In 1926, Eamon DeValera, repudiated the more radical elements of Sinn Fein and found a way to circumvent a distasteful oath of allegiance to Britain. As the leader of the new party, Fianna Fail, he was elected Prime Minister, or Taoiseach, of the Free State in 1932 and in 1937 put forth a new Irish Constitution that declared Ireland to be a Republic, independent of Britain. Also included in this new Constitution were provisions making Gaelic the first official language of the Republic and a territorial claim to the entire 32 counties of Ireland.
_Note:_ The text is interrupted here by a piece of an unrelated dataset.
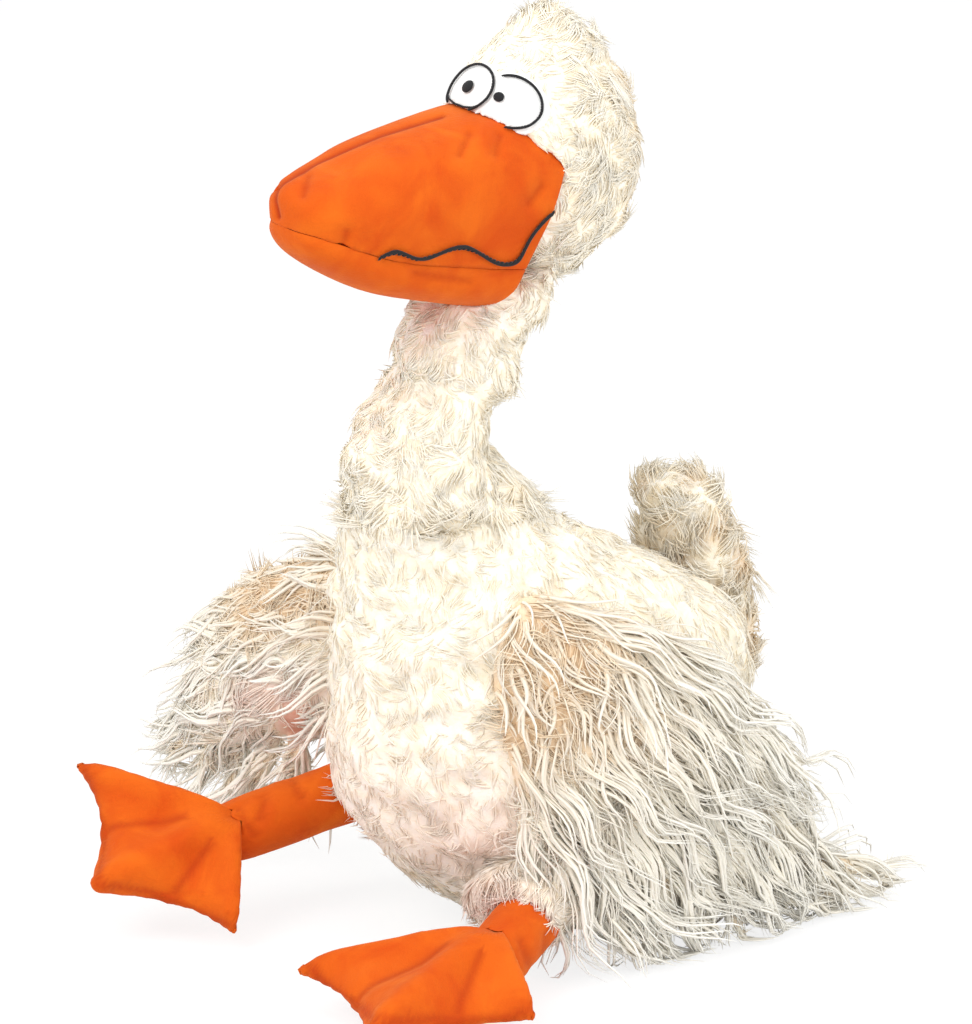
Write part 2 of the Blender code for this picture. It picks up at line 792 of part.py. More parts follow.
def leg_path(side):
    """Hip, knee and ankle of a leg; the left leg lies lower than the right one."""
    if side > 0:
        path = ((49, -24, 36), (60, -52, 29), (74, -88, 19))
    else:
        path = ((-44, -44, 58), (-56, -70, 50), (-74, -109, 38))
    return [Vector(point) * LIMB_UNIT for point in path]


def thigh_path(side):
    """Where the fleece over a thigh starts and where its hem ends."""
    if side > 0:
        path = ((48, -24, 37), (55, -66, 30))
    else:
        path = ((-46, -14, 40), (-51, -45, 43))
    return [Vector(point) * LIMB_UNIT for point in path]


def toe_points(side):
    """Tips of a foot's inner, middle and outer toes; the right foot is tipped up."""
    if side > 0:
        tips = ((24, -151, 14), (92, -167, 9), (117, -102, 9))
    else:
        tips = ((-124, -152, 65), (-83, -175, 24), (-41, -130, 6))
    return [Vector(point) * LIMB_UNIT for point in tips]


def build_leg(side, name, parts):
    hip, knee, ankle = leg_path(side)
    half = LEG_DIAMETER / 2
    along = (ankle - hip).normalized()
    table = [[0.00, 0.30], [0.02, 0.80], [0.10, 1.00], [0.30, 1.03], [0.50, 0.97],
             [0.70, 1.02], [0.90, 0.98], [1.00, 0.94], [1.06, 0.60]]
    rings = []
    across = Vector((0, 0, 1)).cross(along).normalized()
    up = along.cross(across)
    for share, size in spread_rows(table, 11):
        bend = knee - (hip + ankle) / 2
        centre = hip.lerp(ankle, share) + bend * 4 * share * (1 - share) * 0.5
        rings.append(ellipse_ring(centre, across * half * size, up * half * size, 14))
    return loft(name, rings, parts)


def build_thigh(side, name, parts):
    start, hem = thigh_path(side)
    share_of_size = 1.0 if side > 0 else 0.88
    half = THIGH_WIDTH / 2 * share_of_size
    low = THIGH_HEIGHT / 2 * share_of_size
    along = (hem - start).normalized()
    across = Vector((0, 0, 1)).cross(along).normalized()
    up = along.cross(across)
    table = [[-0.60, 0.20], [-0.50, 0.70], [-0.20, 1.00], [0.25, 1.02],
             [0.70, 0.98], [0.95, 0.90], [1.04, 0.66]]
    rings = []
    for share, size in spread_rows(table, 11):
        centre = start.lerp(hem, share)
        rings.append(ellipse_ring(centre, across * half * size, up * low * size, 18))
    thigh = loft(name, rings, parts)
    raise_tufts(thigh, TUFT_SIZE * 0.8, TUFT_DEPTH * 0.8)
    cut_flat(thigh, Vector((0, 0, 0.6 * MM)), Vector((0, 0, -1)))
    return thigh


def foot_edge(turn):
    """Reach of the webbed foot's rim for a turn from -1 to 1: three toes, two webs."""
    toes = 0.5 + 0.5 * math.cos(turn * 2 * math.pi)
    return 0.93 + 0.07 * toes


def build_foot(name, ankle, toe_left, toe_mid, toe_right, parts):
    """A stuffed fan: heel at the ankle, three toes with scalloped webs between."""
    heel_to_mid = toe_mid - ankle
    forward = heel_to_mid.normalized()
    up = forward.cross(toe_right - toe_left).normalized()
    if up.z < 0:
        up.negate()
    columns = 21
    rows = 7
    bm = bmesh.new()
    top = []
    bottom = []
    for i in range(columns):
        turn = -1 + 2 * i / (columns - 1)
        toe = toe_left if turn < 0 else toe_right
        blend = abs(turn)
        aim = toe_mid.lerp(toe, math.sin(blend * math.pi / 2) ** 1.1)
        rim = ankle + (aim - ankle) * foot_edge(turn)
        top_column = []
        bottom_column = []
        for j in range(1, rows):
            share = j / (rows - 1)
            spine = ankle - forward * 0.3 * FOOT_THICKNESS
            place = spine.lerp(rim, share) + up * 0.10 * FOOT_THICKNESS * (1 - share)
            edge_near = 1 - share ** 5
            side_near = min(1.0, (1 - blend) * 3.0 + 0.30)
            puff = FOOT_THICKNESS / 2 * (edge_near * side_near) ** 0.5
            ridge = 1.0 + 0.16 * math.cos(turn * 2 * math.pi) * share
            swell = 1.0 + 0.45 * math.exp(-((share - 0.18) / 0.22) ** 2)
            if j == rows - 1:
                vert = bm.verts.new(place)
                top_column.append(vert)
                bottom_column.append(vert)
            else:
                puff = max(puff, 2.2 * MM)
                top_column.append(bm.verts.new(place + up * puff * ridge * swell))
                bottom_column.append(bm.verts.new(place - up * puff * 0.75))
        top.append(top_column)
        bottom.append(bottom_column)
    heel_top = bm.verts.new(ankle - forward * 0.3 * FOOT_THICKNESS + up * FOOT_THICKNESS * 0.62)
    heel_bottom = bm.verts.new(ankle - forward * 0.3 * FOOT_THICKNESS - up * FOOT_THICKNESS * 0.40)
    for i in range(columns - 1):
        for j in range(rows - 2):
            bm.faces.new((top[i][j], top[i + 1][j], top[i + 1][j + 1], top[i][j + 1]))
            bm.faces.new((bottom[i][j], bottom[i][j + 1], bottom[i + 1][j + 1], bottom[i + 1][j]))
        bm.faces.new((heel_top, top[i + 1][0], top[i][0]))
        bm.faces.new((heel_bottom, bottom[i][0], bottom[i + 1][0]))
    for i in (0, columns - 1):
        for j in range(rows - 2):
            if j == rows - 3:
                bm.faces.new((top[i][j], top[i][j + 1], bottom[i][j]))
            else:
                bm.faces.new((top[i][j], top[i][j + 1], bottom[i][j + 1], bottom[i][j]))
        bm.faces.new((heel_top, top[i][0], bottom[i][0], heel_bottom))
    return object_from_bmesh(name, bm, parts)


# Assembly

def finish(piece, material):
    piece.data.materials.clear()
    piece.data.materials.append(material)
    piece.data.shade_smooth()
    piece.data.set_sharp_from_angle(angle=math.radians(50))


def main():
    clear_scene()
    parts = make_collection(COLLECTION_NAME)
    cutters = make_collection(COLLECTION_NAME + "_cutters")
    fleece = make_material("cream_fleece", (0.86, 0.78, 0.65), 0.95)
    long_hair = make_material("long_cream_hair", (0.84, 0.77, 0.63), 0.9)
    velour = make_material("orange_velour", (0.85, 0.15, 0.015), 0.85)
    white = make_material("white_velour", (0.92, 0.92, 0.90), 0.8)
    thread = make_material("black_thread", (0.02, 0.02, 0.02), 0.6)

    beak_upper, beak_lower = build_beak(parts)
    head = build_head(parts)
    seat_against(head, beak_upper, GAP, cutters)
    seat_against(head, beak_lower, GAP, cutters)
    patch = build_eye_patch(head, beak_upper, parts, cutters)
    threads = build_eyes(patch, parts)
    threads += build_mouth(beak_upper, parts)
    for piece in [beak_upper, beak_lower, head, patch] + threads:
        transform_mesh(piece, head_matrix())

    neck = build_neck(parts)
    for neighbour in (head, beak_upper, beak_lower):
        seat_against(neck, neighbour, GAP, cutters)

    feet = []
    legs = []
    for side in (1, -1):
        word = "left" if side > 0 else "right"
        ankle = leg_path(side)[2]
        foot = build_foot("foot_" + word, ankle, *toe_points(side), parts)
        cut_flat(foot, Vector((0, 0, 0.6 * MM)), Vector((0, 0, -1)))
        leg = build_leg(side, "leg_" + word, parts)
        feet.append(foot)
        legs.append(leg)

    body = build_torso(parts)
    for leg in legs:
        seat_against(body, leg, GAP, cutters)
    tail = build_tail(parts)
    seat_against(tail, body, GAP, cutters)
    thighs = []
    for side, leg in ((1, legs[0]), (-1, legs[1])):
        thigh = build_thigh(side, "thigh_left" if side > 0 else "thigh_right", parts)
        seat_against(thigh, body, GAP, cutters)
        seat_against(thigh, leg, GAP, cutters)
        thighs.append(thigh)
    for leg, foot in zip(legs, feet):
        seat_against(leg, foot, GAP, cutters)

    wing_left = build_left_wing(parts, cutters)
    seat_against(wing_left, body, GAP, cutters)
    seat_against(wing_left, thighs[0], GAP, cutters)
    wing_right = build_right_wing(parts, cutters)
    seat_against(wing_right, body, GAP, cutters)

    for piece in (body, neck, head, tail, *thighs):
        finish(piece, fleece)
    for piece in (wing_left, wing_right):
        finish(piece, long_hair)
    for piece in (beak_upper, beak_lower, *legs, *feet):
        finish(piece, velour)
    finish(patch, white)
    for piece in threads:
        finish(piece, thread)


main()
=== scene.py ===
# Plush goose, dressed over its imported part: fleece, long wing hair, velour and embroidery
import math

import bmesh
import bpy
import numpy as np
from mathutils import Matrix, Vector
from mathutils.bvhtree import BVHTree


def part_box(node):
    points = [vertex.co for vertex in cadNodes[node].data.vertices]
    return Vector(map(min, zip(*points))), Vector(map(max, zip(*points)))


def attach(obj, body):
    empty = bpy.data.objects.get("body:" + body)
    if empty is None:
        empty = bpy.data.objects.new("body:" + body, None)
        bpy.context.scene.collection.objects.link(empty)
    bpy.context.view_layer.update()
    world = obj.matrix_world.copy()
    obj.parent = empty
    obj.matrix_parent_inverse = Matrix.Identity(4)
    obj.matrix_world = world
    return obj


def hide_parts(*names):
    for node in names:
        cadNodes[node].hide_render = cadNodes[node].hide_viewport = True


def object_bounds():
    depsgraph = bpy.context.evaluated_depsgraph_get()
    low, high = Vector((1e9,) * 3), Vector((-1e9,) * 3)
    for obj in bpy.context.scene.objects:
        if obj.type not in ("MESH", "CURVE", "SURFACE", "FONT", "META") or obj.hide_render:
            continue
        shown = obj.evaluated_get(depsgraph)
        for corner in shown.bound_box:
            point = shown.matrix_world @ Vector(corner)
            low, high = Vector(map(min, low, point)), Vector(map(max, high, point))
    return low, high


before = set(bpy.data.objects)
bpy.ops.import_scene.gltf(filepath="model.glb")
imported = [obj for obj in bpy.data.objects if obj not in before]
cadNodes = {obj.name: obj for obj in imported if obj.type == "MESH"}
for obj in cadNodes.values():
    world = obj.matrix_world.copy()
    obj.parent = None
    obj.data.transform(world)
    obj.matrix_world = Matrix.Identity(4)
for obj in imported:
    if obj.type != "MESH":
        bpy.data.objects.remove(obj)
cadBox = [list(corner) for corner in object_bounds()]
mm = 0.001
print("frame loaded")

# the photograph's camera, its aim, and the photograph's middle and pixels a metre,
# which the paint on the pieces uses too
studio = {
    "azimuth": 50.0, "elevation": 15.0, "distance": 1.9, "lens": 162.3,
    "target": (0.0, 0.0, 0.190), "aside": -0.0222, "lifted": -0.0156,
    "middle": (486, 512), "pixels": 2430,
}


def newObject(name, data):
    thing = bpy.data.objects.new(name, data)
    bpy.context.scene.collection.objects.link(thing)
    return thing


# small helpers for node trees

def shade(red, green, blue):
    # a colour as a screen shows it, 0 to 255, to the linear one that nodes take
    def one(level):
        level = level / 255
        return level / 12.92 if level <= 0.04045 else ((level + 0.055) / 1.055) ** 2.4
    return (one(red), one(green), one(blue), 1.0)


def addNode(tree, kind, links=None, **settings):
    node = tree.nodes.new(kind)
    for key, value in settings.items():
        setattr(node, key, value)
    for socket, value in (links or {}).items():
        if isinstance(value, bpy.types.NodeSocket):
            tree.links.new(value, node.inputs[socket])
        else:
            node.inputs[socket].default_value = value
    return node


def number(tree, operation, a, b=None):
    links = {0: a} if b is None else {0: a, 1: b}
    return addNode(tree, "ShaderNodeMath", links, operation=operation).outputs[0]


def times(tree, a, b):
    return number(tree, "MULTIPLY", a, b)


def plus(tree, a, b):
    return number(tree, "ADD", a, b)


def minus(tree, a, b):
    return number(tree, "SUBTRACT", a, b)


def vector(tree, operation, a, b=None):
    links = {0: a} if b is None else {0: a, 1: b}
    node = addNode(tree, "ShaderNodeVectorMath", links, operation=operation)
    return node.outputs["Value" if operation == "DOT_PRODUCT" else "Vector"]


def scaled(tree, a, scale):
    links = {0: a, "Scale": scale}
    return addNode(tree, "ShaderNodeVectorMath", links, operation="SCALE").outputs["Vector"]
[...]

World War II presented another challenge for Ireland. Although there were some who believed England's enemies should be Ireland's allies and therefore Ireland should side with Germany, many more were unsympathetic to the Nazi cause. Ultimately the Irish Government retained a neutral stance during the war, but in reality allowed both Britain and the US to call upon Irish ports and airstrips when necessary.

The next serious crisis for Ireland would wait until two decades later, and Dublin fell into the shadows as the focus of events shifted north-to the partitioned province of Northern Ireland.